··· Stored records

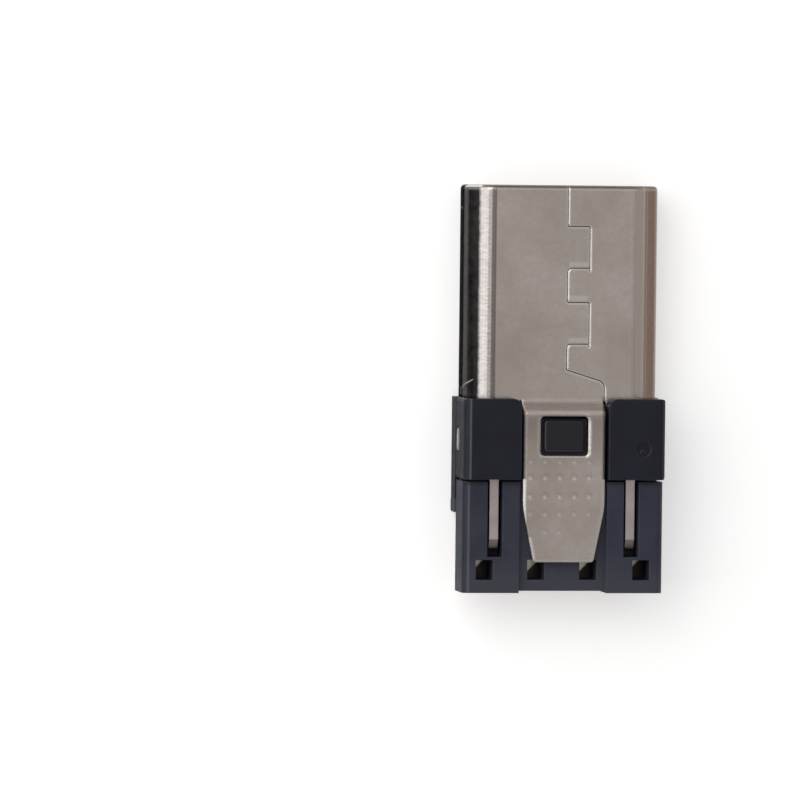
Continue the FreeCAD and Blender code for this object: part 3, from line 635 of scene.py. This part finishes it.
def shell_lug(material):
    """The shell's lug in the collar's side window: a round-ended pad with a rolled edge."""
    rings = [(LUG_FOOT_X, 0.0)]
    for step in range(LUG_EDGE_STEPS + 1):
        angle = math.pi / 2 * step / LUG_EDGE_STEPS
        rings.append((LUG_FACE_X + LUG_EDGE * (1 - math.sin(angle)), LUG_EDGE * (1 - math.cos(angle))))
    shapes = bmesh.new()
    loops = []
    for x, inset in rings:
        loop = []
        for end in (1, -1):
            for step in range(LUG_TURN_STEPS + 1):
                angle = math.pi * (step / LUG_TURN_STEPS - 0.5)
                reach = (LUG_HALF_LENGTH - LUG_RADIUS) + (LUG_RADIUS - inset) * math.cos(angle)
                rise = (LUG_RADIUS - inset) * math.sin(angle)
                place = Vector((x, TIP_Y / MM - LUG_STATION + end * reach, LUG_HEIGHT + end * rise))
                loop.append(shapes.verts.new(place * MM))
        loops.append(loop)
    count = len(loops[0])
    for low, high in zip(loops, loops[1:]):
        for index in range(count):
            after = (index + 1) % count
            shapes.faces.new((low[index], low[after], high[after], high[index]))
    shapes.faces.new(loops[0])
    shapes.faces.new(loops[-1])
    bmesh.ops.recalc_face_normals(shapes, faces=shapes.faces)
    mesh = bpy.data.meshes.new("shell_lug")
    shapes.to_mesh(mesh)
    shapes.free()
    mesh.shade_smooth()
    mesh.set_sharp_from_angle(angle=SHARP_ANGLE)
    mesh.materials.append(material)
    lug = bpy.data.objects.new("shell_lug", mesh)
    bpy.context.scene.collection.objects.link(lug)
    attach(lug, "housing")


def finish_node(name, material):
    """Give a CAD node its material in every slot."""
    data = NODES[name].data
    if not data.materials:
        data.materials.append(material)
    for index in range(len(data.materials)):
        data.materials[index] = material


def finish_nodes():
    """Add the two pieces of the shell, and give every other node its material."""
    nickel = shell_finish()
    knurled_shell(nickel)
    shell_lug(nickel)
    finish_node("collar", plastic_finish("collar_black", COLLAR_TONES, collar_details))
    finish_node("insulator", plastic_finish("insulator_black", INSULATOR_TONES, insulator_details))
    contact = contact_finish()
    for name in ("contact_power", "contact_data_minus", "contact_data_plus", "contact_ground"):
        finish_node(name, contact)
    latch = latch_finish()
    for name in ("latch_left", "latch_right"):
        finish_node(name, latch)


def view_axes():
    """Right, up and backward directions of the camera."""
    forward = Vector((math.sin(TURN_LEFT), -math.sin(TURN_TO_TIP) * math.cos(TURN_LEFT),
                      -math.cos(TURN_TO_TIP) * math.cos(TURN_LEFT)))
    level = forward.cross(Vector((0, 1, 0))).normalized()
    rise = level.cross(forward)
    right = level * math.cos(ROLL) + rise * math.sin(ROLL)
    up = rise * math.cos(ROLL) - level * math.sin(ROLL)
    return right, up, -forward


def add_camera():
    """Long lens above the plug, turned a little to its left side and to its tip."""
    data = bpy.data.cameras.new("camera")
    data.sensor_width = SENSOR
    data.lens = SENSOR * PIXELS_PER_MM * (CAMERA_DISTANCE / MM) / FRAME_PIXELS
    data.clip_start = 1 * MM
    data.clip_end = 10.0
    camera = bpy.data.objects.new("camera", data)
    bpy.context.scene.collection.objects.link(camera)
    right, up, back = view_axes()
    turn = Matrix((right, up, back)).transposed().to_4x4()
    camera.matrix_world = Matrix.Translation(AIM + back * CAMERA_DISTANCE) @ turn
    bpy.context.scene.camera = camera


def add_lamps():
    """Rectangular soft lights that face the middle of the plug."""
    for name, direction, distance, width, height, power, colour in LAMPS:
        data = bpy.data.lights.new(name, "AREA")
        data.energy = power
        data.color = colour
        data.shape = "RECTANGLE"
        data.size = width
        data.size_y = height
        lamp = bpy.data.objects.new(name, data)
        bpy.context.scene.collection.objects.link(lamp)
        away = Vector(direction).normalized()
        turn = away.to_track_quat("Z", "Y").to_matrix().to_4x4()
        lamp.matrix_world = Matrix.Translation(away * distance) @ turn


def add_world():
    """Even pale light from all round."""
    world = bpy.data.worlds.new("studio")
    bpy.context.scene.world = world
    world.use_nodes = True
    background = world.node_tree.nodes["Background"]
    background.inputs["Color"].default_value = WORLD_COLOUR
    background.inputs["Strength"].default_value = WORLD_STRENGTH


def floor_finish():
    """White matte table that keeps the plug's shadow and can be seen through from below."""
    n = Nodes("white_table")
    diffuse = n.tree.nodes.new("ShaderNodeBsdfDiffuse")
    diffuse.inputs["Color"].default_value = FLOOR_COLOUR
    glow = n.tree.nodes.new("ShaderNodeEmission")
    path = n.tree.nodes.new("ShaderNodeLightPath")
    seen = n.math("MAXIMUM", path.outputs["Is Camera Ray"], path.outputs["Is Glossy Ray"])
    seen = n.math("MAXIMUM", seen, path.outputs["Is Transmission Ray"])
    n.feed(glow.inputs["Strength"], n.product(seen, FLOOR_LIFT))
    lit = n.tree.nodes.new("ShaderNodeAddShader")
    n.tree.links.new(diffuse.outputs[0], lit.inputs[0])
    n.tree.links.new(glow.outputs[0], lit.inputs[1])
    clear = n.tree.nodes.new("ShaderNodeBsdfTransparent")
    sides = n.tree.nodes.new("ShaderNodeMixShader")
    n.feed(sides.inputs[0], n.geometry.outputs["Backfacing"])
    n.tree.links.new(lit.outputs[0], sides.inputs[1])
    n.tree.links.new(clear.outputs[0], sides.inputs[2])
    n.tree.links.new(sides.outputs[0], n.output.inputs["Surface"])
    return n.material


def add_floor():
    """Square floor at the height of the collar's flat face."""
    corners = [(-FLOOR_HALF, -FLOOR_HALF, 0), (FLOOR_HALF, -FLOOR_HALF, 0),
               (FLOOR_HALF, FLOOR_HALF, 0), (-FLOOR_HALF, FLOOR_HALF, 0)]
    mesh = bpy.data.meshes.new("floor")
    mesh.from_pydata(corners, [], [(0, 1, 2, 3)])
    mesh.materials.append(floor_finish())
    floor = bpy.data.objects.new("floor", mesh)
    bpy.context.scene.collection.objects.link(floor)


def main():
    """Dress the plug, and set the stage."""
    bpy.context.scene.view_settings.view_transform = "Standard"
    finish_nodes()
    add_camera()
    add_lamps()
    add_world()
    add_floor()


main()
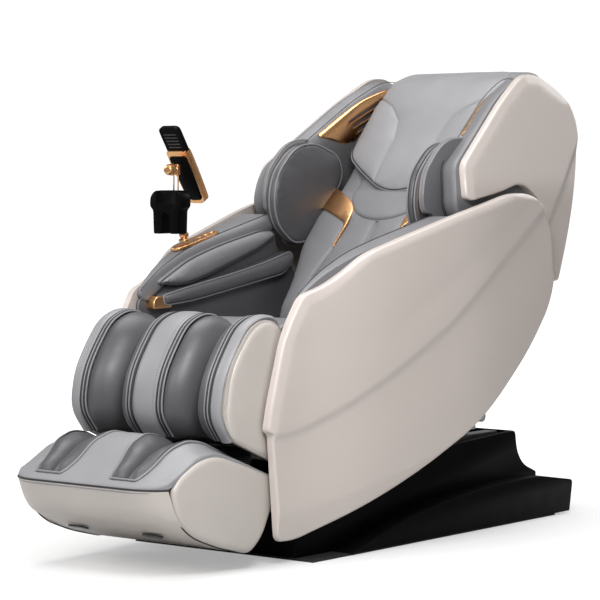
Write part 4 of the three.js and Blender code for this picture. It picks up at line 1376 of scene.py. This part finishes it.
def build_world():
    """Soft light from all round, and a white backdrop that only the camera sees."""
    world = bpy.data.worlds.new("studio")
    world.use_nodes = True
    tree = world.node_tree
    soft = tree.nodes["Background"]
    soft.inputs["Color"].default_value = (1, 1, 1, 1)
    soft.inputs["Strength"].default_value = 0.24
    backdrop = node(tree, "Background", Color=(1, 1, 1, 1), Strength=1.05)
    seen = node(tree, "LightPath").outputs["Is Camera Ray"]
    choose = node(tree, "MixShader", Fac=seen)
    tree.links.new(soft.outputs[0], choose.inputs[1])
    tree.links.new(backdrop.outputs[0], choose.inputs[2])
    tree.links.new(choose.outputs[0], tree.nodes["World Output"].inputs[0])
    scene.world = world
    scene.view_settings.view_transform = "Standard"


def build_lights():
    """Soft square lamps, all turned towards the middle of the chair."""
    for name, place, width, power in LIGHTS:
        light = bpy.data.lights.new(name, "AREA")
        light.size = width
        light.energy = power
        lamp = bpy.data.objects.new(name, light)
        lamp.location = place
        lamp.visible_camera = False
        aim = Vector((0, 0, 0.5)) - Vector(place)
        lamp.rotation_euler = aim.to_track_quat("-Z", "Y").to_euler()
        scene.collection.objects.link(lamp)


def build_camera():
    """The camera, at the photograph's viewing angle."""
    level = math.cos(CAMERA_DIP)
    forward = Vector((-math.sin(CAMERA_TURN) * level, math.cos(CAMERA_TURN) * level,
                      -math.sin(CAMERA_DIP)))
    lens = bpy.data.cameras.new("camera")
    lens.lens = 147
    lens.sensor_width = 36
    camera = bpy.data.objects.new("camera", lens)
    camera.location = CAMERA_AT
    camera.rotation_euler = forward.to_track_quat("-Z", "Y").to_euler()
    scene.collection.objects.link(camera)
    scene.camera = camera


build_shells()
for side, sign in SIDES:
    build_arm_pad(side, sign)
    build_arm_airbags(side, sign)
    build_arm_lining(side, sign)
build_controls()
build_holder()
build_remote()
build_wings()
build_back_cushion()
build_centre_pad()
build_head_pillow()
build_seat()
build_bridges()
build_leg_rest()
build_foot_cover()
for side, sign in SIDES:
    build_foot_well(side, sign)
    build_foot_side(side, sign)
build_foot_front()
build_bellows()
build_base()
paint_carried_nodes()
build_floor()
build_world()
build_lights()
build_camera()
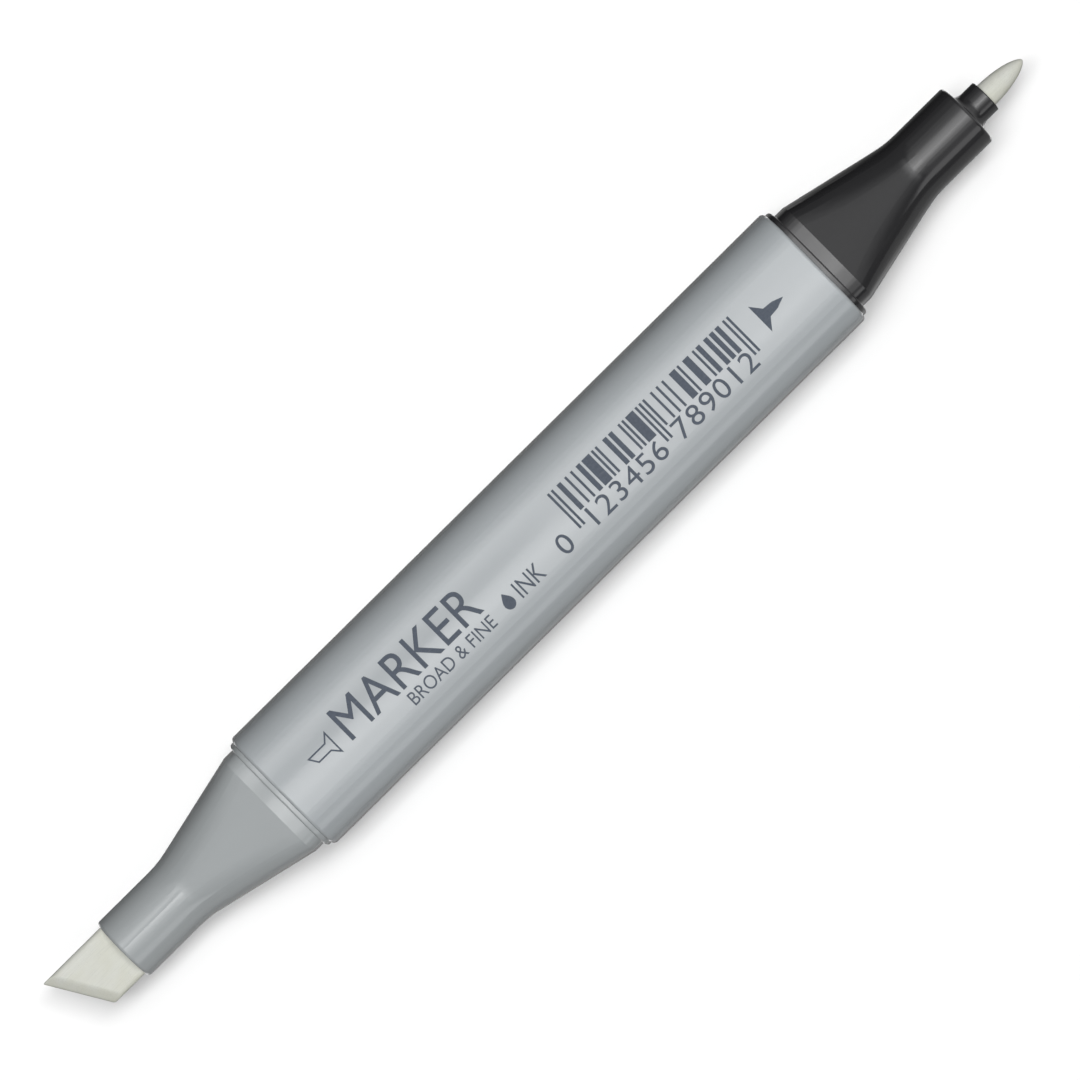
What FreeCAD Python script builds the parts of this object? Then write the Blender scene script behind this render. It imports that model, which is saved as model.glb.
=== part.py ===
"""Double-ended felt tip marker, lying on one side with both caps off.

A rounded-square barrel holds a film-wrapped fibre core full of ink. A moulded neck is pressed into each end:
the broad neck grips a slab nib cut to a slanted chisel edge, and the fine neck a round nib with a pointed
nose. Both nib tails stand in sockets in the ends of the core, and both nibs pull straight out when they are
replaced.

Frame: X along the marker with the fine nib at +X, Z up, Y across. The origin is at the middle of the overall
length, on the surface that the marker lies on. Everything is modelled about the marker's own axis and is
lifted by half the barrel's width when it is written.
"""

import FreeCAD
import Part
import math
import os

# Every rounded-square section is made of tangent arcs: crowned faces, softer shoulders and round corners. The
# joins are the angles through which the surface has turned where a shoulder begins and where a corner begins.
# Towards a circle they slide to the even joins.
SQUARE_JOINS = (math.radians(6.5), math.radians(16.0))
EVEN_JOINS = (math.radians(11.25), math.radians(33.75))

# Barrel
BARREL_WIDTH = 15.0
BARREL_LENGTH = 75.65
BARREL_WALL = 1.2
BARREL_EDGE = 0.35
BARREL_INSET = 3.3

# Ribs inside the barrel that hold the core on the axis; the corners between them stay open to the air
RIB_WIDTH = 0.9
RIB_END_GAP = 1.0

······

▶ _Set problem_:
Write out exactly the lines from the line holding "What FreeCAD Python" through the last line of the data, and nothing besides those lines.

▶ _Correct answer_:
What FreeCAD Python script builds the parts of this object? Then write the Blender scene script behind this render. It imports that model, which is saved as model.glb.
=== part.py ===
"""Double-ended felt tip marker, lying on one side with both caps off.

A rounded-square barrel holds a film-wrapped fibre core full of ink. A moulded neck is pressed into each end:
the broad neck grips a slab nib cut to a slanted chisel edge, and the fine neck a round nib with a pointed
nose. Both nib tails stand in sockets in the ends of the core, and both nibs pull straight out when they are
replaced.

Frame: X along the marker with the fine nib at +X, Z up, Y across. The origin is at the middle of the overall
length, on the surface that the marker lies on. Everything is modelled about the marker's own axis and is
lifted by half the barrel's width when it is written.
"""

import FreeCAD
import Part
import math
import os

# Every rounded-square section is made of tangent arcs: crowned faces, softer shoulders and round corners. The
# joins are the angles through which the surface has turned where a shoulder begins and where a corner begins.
# Towards a circle they slide to the even joins.
SQUARE_JOINS = (math.radians(6.5), math.radians(16.0))
EVEN_JOINS = (math.radians(11.25), math.radians(33.75))

# Barrel
BARREL_WIDTH = 15.0
BARREL_LENGTH = 75.65
BARREL_WALL = 1.2
BARREL_EDGE = 0.35
BARREL_INSET = 3.3

# Ribs inside the barrel that hold the core on the axis; the corners between them stay open to the air
RIB_WIDTH = 0.9
RIB_END_GAP = 1.0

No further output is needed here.